Os comboios previstos para navegar no rio Paraguai são compostos por duas barcaças, de fundo chato, e um rebocador, que medem, no total, 140 metros de comprimento por 24 metros de largura. De acordo com o revisor do processo, “será necessário efetuar alterações na margem do rio em diversos pontos, além de obras de dragagem e aprofundamento do leito, dentre outras alterações que iriam modificar o seu aspecto natural e possivelmente descaracterizá-lo, trazendo impactos significativos. Também é importante salientar que o período de seca tem ultrapassado mais de quatro meses, o que influencia na navegabilidade”, disse.
Impactos socioambientais em MT e MS
Para o revisor, além de alterar o formato natural do rio Paraguai, “os impactos socioambientais não ficarão restritos à área de influência declarada no processo, que é apenas de 1,8 km”.
As áreas de influência direta e indireta do empreendimento são habitadas por comunidades tradicionais, indígenas, quilombolas, ribeirinhas e de pescadores profissionais e artesanais. No trecho do rio Paraguai entre Cáceres e Corumbá também haverá impacto na biodiversidade aquática e terrestre e consequente alteração nas áreas úmidas, a exemplo do próprio Parque Nacional do Pantanal, tanto na parte de Mato Grosso quanto na de Mato Grosso do Sul.
Outros locais como a Estação Ecológica Taiamã, reconhecida como sítio Ramsar, e o Parque Estadual Guirá também serão impactados. “As barcaças carregadas passarão ao lado da ilha Ínsua, reserva indígena da etnia Guató, que também não foi consultada sobre o licenciamento da Unidade Portuária de Barranco Vermelho”, reitera Vasconcelos.
O relatório também aponta que não houve a Consulta Prévia, Livre e Informada às comunidades que podem ser afetadas pelo porto, requisito obrigatório para a obtenção do licenciamento quando há comunidades tradicionais potencialmente atingidas. Além da consulta, é pré-requisito que as pessoas sejam informadas no âmbito de uma Audiência Pública sobre os impactos do empreendimento. Neste caso, a Sema realizou uma audiência virtual, em 2020, no contexto das extensas queimadas na região do Pantanal e durante a pandemia, fato que impossibilitou a participação efetiva por conta da dificuldade de acesso à internet, especialmente nas comunidades ribeirinhas e assentamentos rurais.
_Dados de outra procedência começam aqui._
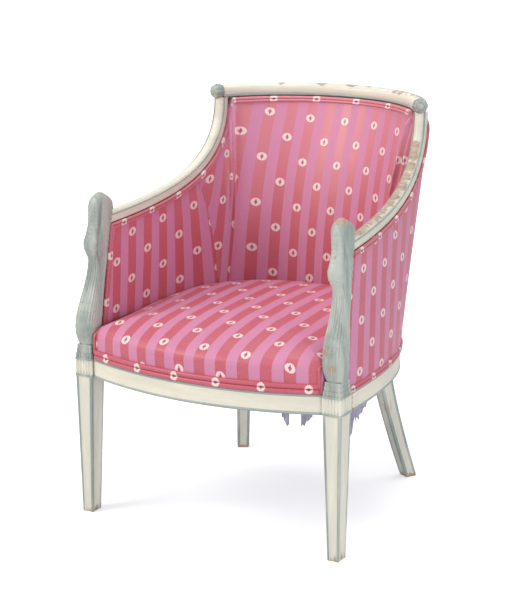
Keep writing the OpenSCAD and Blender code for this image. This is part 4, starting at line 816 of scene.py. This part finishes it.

“Se o Consema deliberar pela aprovação do porto, sem os devidos estudos sobre os impactos cumulativos e sinérgicos no Pantanal, toda a Bacia Hidrográfica do Alto Paraguai será afetada. A operação provocará impactos aos ribeirinhos, pescadores profissionais e artesanais, e agentes do turismo de pesca, que são as principais atividades econômicas geradoras de emprego e renda na região. O tráfego das barcaças é previsto para as 24 horas do dia e durante pelo menos oito meses por ano”, conclui o revisor.